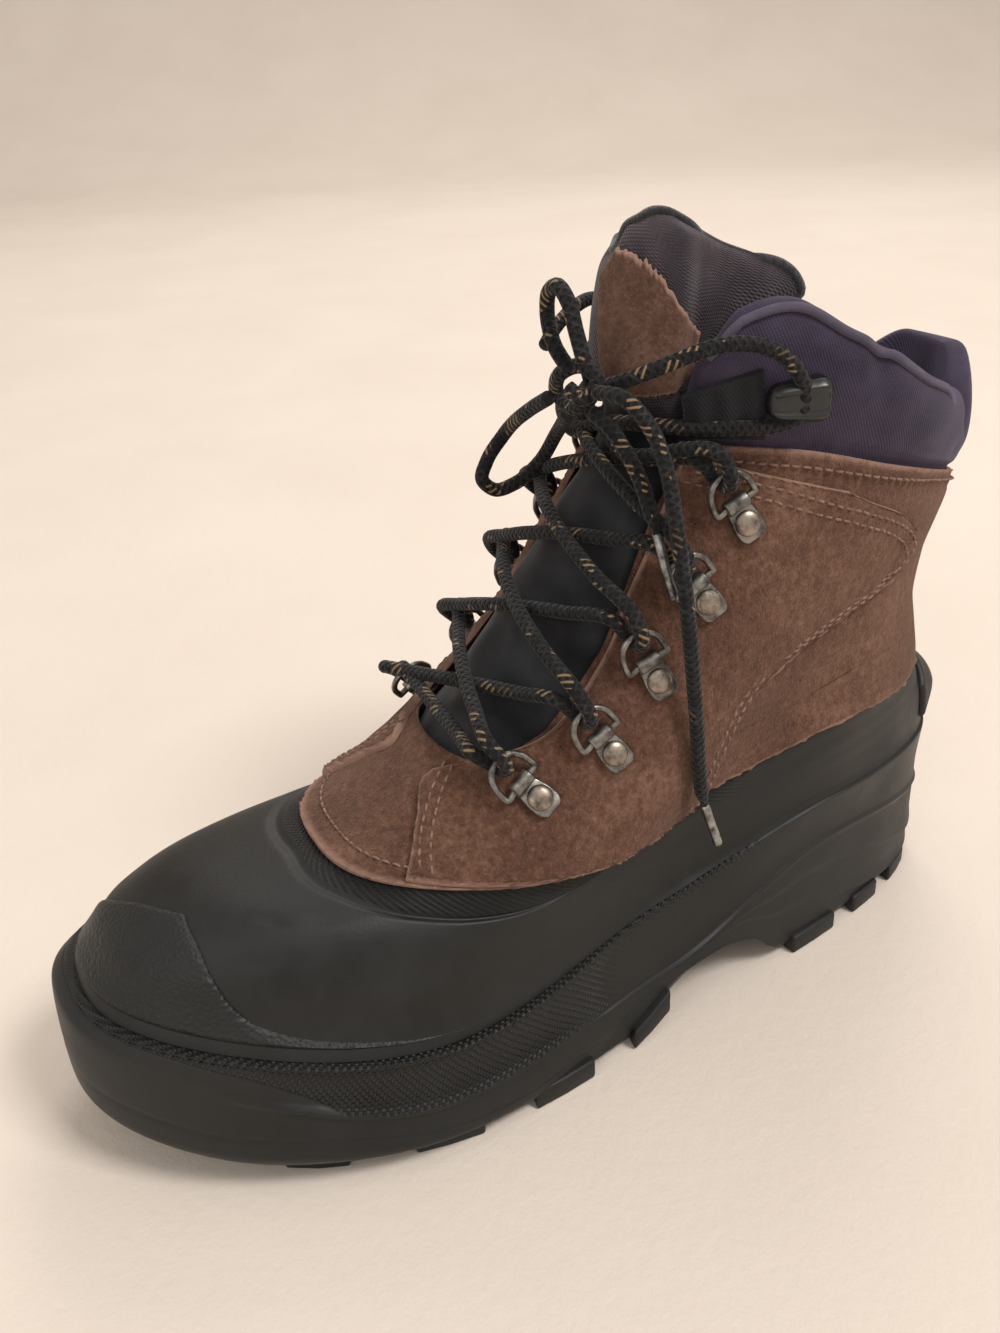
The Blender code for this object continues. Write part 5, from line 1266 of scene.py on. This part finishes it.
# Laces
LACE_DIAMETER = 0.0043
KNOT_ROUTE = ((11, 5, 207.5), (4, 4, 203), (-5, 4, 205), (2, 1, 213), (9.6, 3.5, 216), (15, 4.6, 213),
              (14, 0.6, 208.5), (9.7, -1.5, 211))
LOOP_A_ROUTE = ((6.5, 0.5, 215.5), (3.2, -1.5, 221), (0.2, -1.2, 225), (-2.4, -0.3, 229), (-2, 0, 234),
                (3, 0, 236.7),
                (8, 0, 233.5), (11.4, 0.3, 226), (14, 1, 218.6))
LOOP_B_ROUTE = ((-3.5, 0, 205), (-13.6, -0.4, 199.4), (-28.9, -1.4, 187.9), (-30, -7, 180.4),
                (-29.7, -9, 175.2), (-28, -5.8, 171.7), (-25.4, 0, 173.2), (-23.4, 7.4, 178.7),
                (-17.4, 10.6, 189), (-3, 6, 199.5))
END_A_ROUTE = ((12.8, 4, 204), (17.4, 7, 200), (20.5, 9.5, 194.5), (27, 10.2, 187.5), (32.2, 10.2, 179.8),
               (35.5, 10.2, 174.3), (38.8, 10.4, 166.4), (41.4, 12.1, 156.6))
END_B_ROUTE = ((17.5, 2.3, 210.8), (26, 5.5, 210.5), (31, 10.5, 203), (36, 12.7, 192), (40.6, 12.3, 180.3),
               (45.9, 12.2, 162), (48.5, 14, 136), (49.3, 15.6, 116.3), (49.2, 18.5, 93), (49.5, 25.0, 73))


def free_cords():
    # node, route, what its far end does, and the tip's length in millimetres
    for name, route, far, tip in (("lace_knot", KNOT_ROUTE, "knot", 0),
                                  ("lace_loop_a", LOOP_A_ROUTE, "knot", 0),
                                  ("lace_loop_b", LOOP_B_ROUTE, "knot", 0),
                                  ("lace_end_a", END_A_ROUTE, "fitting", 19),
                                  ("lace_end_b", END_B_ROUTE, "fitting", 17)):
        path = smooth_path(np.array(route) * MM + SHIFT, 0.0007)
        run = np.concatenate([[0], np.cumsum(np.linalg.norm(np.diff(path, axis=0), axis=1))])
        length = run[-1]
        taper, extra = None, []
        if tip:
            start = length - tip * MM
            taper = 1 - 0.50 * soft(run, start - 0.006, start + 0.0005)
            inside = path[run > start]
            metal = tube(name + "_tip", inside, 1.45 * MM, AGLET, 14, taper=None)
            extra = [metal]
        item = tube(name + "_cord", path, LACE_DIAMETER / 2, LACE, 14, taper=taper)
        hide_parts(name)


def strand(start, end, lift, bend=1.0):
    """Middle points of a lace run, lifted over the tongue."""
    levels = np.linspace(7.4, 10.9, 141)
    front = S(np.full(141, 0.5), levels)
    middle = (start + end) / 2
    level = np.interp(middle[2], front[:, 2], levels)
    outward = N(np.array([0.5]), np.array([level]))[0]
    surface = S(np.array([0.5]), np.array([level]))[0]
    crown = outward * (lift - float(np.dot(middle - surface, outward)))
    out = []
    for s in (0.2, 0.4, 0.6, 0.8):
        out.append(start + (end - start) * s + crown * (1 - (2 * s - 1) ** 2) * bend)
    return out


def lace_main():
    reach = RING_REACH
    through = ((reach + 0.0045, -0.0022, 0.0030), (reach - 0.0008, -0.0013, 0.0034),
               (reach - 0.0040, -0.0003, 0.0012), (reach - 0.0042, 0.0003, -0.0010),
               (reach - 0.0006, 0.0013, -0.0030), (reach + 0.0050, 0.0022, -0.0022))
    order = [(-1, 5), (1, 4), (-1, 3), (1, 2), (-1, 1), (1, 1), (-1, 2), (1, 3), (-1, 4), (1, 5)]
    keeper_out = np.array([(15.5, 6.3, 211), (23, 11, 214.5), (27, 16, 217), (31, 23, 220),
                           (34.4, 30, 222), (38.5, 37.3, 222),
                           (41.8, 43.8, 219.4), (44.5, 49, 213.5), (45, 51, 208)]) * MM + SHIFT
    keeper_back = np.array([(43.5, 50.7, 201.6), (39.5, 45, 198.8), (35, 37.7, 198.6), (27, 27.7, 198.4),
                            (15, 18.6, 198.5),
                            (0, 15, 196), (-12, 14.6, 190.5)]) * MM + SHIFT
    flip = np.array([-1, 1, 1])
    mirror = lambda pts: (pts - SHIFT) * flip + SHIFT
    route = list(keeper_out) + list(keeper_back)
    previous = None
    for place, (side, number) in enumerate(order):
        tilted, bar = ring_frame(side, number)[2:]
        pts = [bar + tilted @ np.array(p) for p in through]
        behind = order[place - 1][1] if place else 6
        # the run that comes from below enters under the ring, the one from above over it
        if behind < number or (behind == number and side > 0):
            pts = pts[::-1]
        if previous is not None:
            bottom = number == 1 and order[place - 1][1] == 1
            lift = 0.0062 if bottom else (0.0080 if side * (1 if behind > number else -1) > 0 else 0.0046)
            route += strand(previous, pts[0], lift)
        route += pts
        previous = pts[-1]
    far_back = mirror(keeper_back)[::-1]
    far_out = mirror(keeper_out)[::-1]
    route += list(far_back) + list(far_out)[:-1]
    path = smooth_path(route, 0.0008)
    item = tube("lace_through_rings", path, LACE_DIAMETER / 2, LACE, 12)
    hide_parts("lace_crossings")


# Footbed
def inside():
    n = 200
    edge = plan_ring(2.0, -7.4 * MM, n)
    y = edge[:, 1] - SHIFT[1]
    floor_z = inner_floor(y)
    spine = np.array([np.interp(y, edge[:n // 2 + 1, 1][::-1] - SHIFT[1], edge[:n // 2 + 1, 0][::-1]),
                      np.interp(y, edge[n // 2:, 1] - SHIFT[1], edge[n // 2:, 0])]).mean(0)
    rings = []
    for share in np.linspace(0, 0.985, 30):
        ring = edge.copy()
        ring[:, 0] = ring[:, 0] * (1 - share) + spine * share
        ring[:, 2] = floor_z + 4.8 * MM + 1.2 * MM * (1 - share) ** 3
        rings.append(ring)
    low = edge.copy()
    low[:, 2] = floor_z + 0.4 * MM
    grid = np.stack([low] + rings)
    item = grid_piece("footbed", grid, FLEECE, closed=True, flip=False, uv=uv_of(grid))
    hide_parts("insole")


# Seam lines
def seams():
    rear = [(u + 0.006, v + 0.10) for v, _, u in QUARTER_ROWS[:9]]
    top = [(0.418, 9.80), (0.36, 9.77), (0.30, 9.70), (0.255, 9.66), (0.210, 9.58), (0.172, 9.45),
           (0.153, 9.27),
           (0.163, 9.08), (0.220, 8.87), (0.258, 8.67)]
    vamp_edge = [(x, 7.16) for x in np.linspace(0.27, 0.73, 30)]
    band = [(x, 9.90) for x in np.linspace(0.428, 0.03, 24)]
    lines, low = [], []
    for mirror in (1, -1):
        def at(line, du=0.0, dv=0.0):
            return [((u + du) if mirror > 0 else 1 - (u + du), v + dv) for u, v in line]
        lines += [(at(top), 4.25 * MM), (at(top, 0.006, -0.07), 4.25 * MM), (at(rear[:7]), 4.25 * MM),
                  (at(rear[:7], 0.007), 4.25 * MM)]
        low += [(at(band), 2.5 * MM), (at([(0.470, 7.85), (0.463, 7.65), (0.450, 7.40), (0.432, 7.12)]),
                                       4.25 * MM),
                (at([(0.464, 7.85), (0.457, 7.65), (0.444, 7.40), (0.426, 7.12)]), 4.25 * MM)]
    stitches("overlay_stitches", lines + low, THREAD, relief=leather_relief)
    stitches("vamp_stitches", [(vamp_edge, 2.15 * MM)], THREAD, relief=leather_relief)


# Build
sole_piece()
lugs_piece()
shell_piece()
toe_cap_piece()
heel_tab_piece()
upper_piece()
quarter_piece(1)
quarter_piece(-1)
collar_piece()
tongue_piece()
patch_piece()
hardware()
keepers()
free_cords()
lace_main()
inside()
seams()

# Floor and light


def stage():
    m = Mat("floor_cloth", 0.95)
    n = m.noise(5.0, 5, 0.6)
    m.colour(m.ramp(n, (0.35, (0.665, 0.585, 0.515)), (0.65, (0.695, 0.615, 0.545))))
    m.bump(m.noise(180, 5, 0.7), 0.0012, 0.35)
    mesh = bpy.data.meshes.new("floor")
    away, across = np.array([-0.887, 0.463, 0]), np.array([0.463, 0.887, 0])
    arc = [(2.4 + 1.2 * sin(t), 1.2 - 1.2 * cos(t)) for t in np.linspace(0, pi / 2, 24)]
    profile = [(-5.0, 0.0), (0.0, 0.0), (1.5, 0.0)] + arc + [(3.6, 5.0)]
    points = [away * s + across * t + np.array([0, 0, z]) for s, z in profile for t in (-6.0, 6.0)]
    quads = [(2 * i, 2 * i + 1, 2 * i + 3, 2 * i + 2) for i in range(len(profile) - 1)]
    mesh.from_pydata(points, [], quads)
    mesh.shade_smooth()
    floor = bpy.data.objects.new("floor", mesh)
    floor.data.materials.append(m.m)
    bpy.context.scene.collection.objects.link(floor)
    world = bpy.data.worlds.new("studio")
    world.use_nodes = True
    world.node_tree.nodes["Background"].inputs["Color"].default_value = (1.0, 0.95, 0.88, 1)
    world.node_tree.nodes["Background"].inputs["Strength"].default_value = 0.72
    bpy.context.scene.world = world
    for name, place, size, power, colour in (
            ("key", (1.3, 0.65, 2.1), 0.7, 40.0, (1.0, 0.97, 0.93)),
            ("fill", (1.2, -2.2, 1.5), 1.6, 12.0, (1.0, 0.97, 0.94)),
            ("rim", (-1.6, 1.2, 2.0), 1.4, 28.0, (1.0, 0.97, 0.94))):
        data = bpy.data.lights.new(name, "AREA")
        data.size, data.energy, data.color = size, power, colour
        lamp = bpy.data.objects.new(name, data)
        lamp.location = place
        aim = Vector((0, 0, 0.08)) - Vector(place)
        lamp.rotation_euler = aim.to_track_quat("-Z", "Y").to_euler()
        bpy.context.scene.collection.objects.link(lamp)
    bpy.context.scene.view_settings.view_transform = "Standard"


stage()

####################

=== WRITTEN INSTRUCTION ===
Produce the lines from the top of the listing through the "(49.5, 25.0, 73))" line exactly as they appear, with no additional output.

=== RESULT OF THIS EXERCISE ===
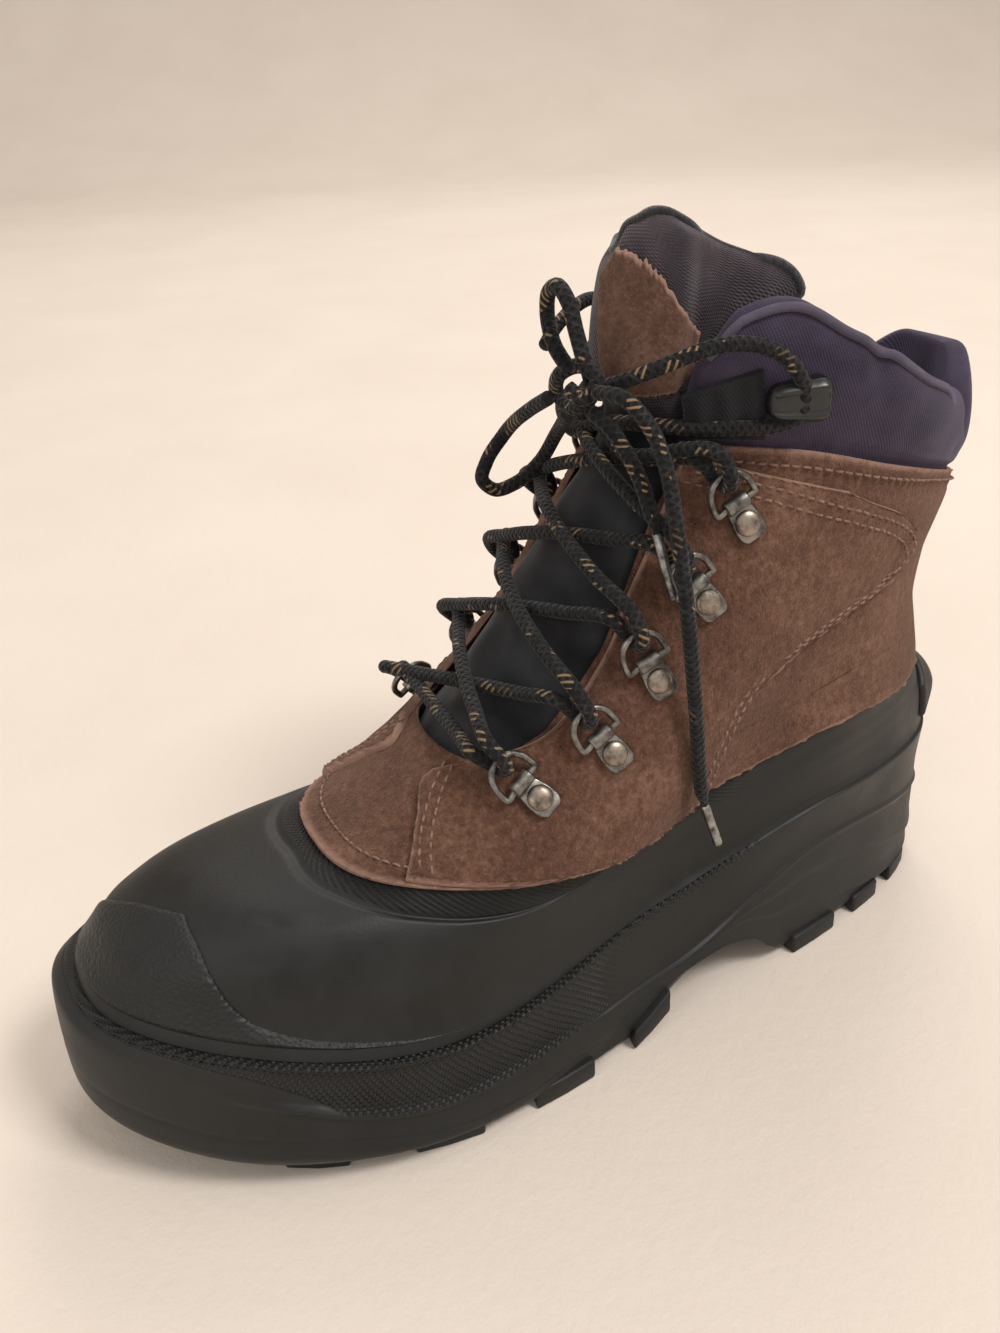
The Blender code for this object continues. Write part 5, from line 1266 of scene.py on. This part finishes it.
# Laces
LACE_DIAMETER = 0.0043
KNOT_ROUTE = ((11, 5, 207.5), (4, 4, 203), (-5, 4, 205), (2, 1, 213), (9.6, 3.5, 216), (15, 4.6, 213),
              (14, 0.6, 208.5), (9.7, -1.5, 211))
LOOP_A_ROUTE = ((6.5, 0.5, 215.5), (3.2, -1.5, 221), (0.2, -1.2, 225), (-2.4, -0.3, 229), (-2, 0, 234),
                (3, 0, 236.7),
                (8, 0, 233.5), (11.4, 0.3, 226), (14, 1, 218.6))
LOOP_B_ROUTE = ((-3.5, 0, 205), (-13.6, -0.4, 199.4), (-28.9, -1.4, 187.9), (-30, -7, 180.4),
                (-29.7, -9, 175.2), (-28, -5.8, 171.7), (-25.4, 0, 173.2), (-23.4, 7.4, 178.7),
                (-17.4, 10.6, 189), (-3, 6, 199.5))
END_A_ROUTE = ((12.8, 4, 204), (17.4, 7, 200), (20.5, 9.5, 194.5), (27, 10.2, 187.5), (32.2, 10.2, 179.8),
               (35.5, 10.2, 174.3), (38.8, 10.4, 166.4), (41.4, 12.1, 156.6))
END_B_ROUTE = ((17.5, 2.3, 210.8), (26, 5.5, 210.5), (31, 10.5, 203), (36, 12.7, 192), (40.6, 12.3, 180.3),
               (45.9, 12.2, 162), (48.5, 14, 136), (49.3, 15.6, 116.3), (49.2, 18.5, 93), (49.5, 25.0, 73))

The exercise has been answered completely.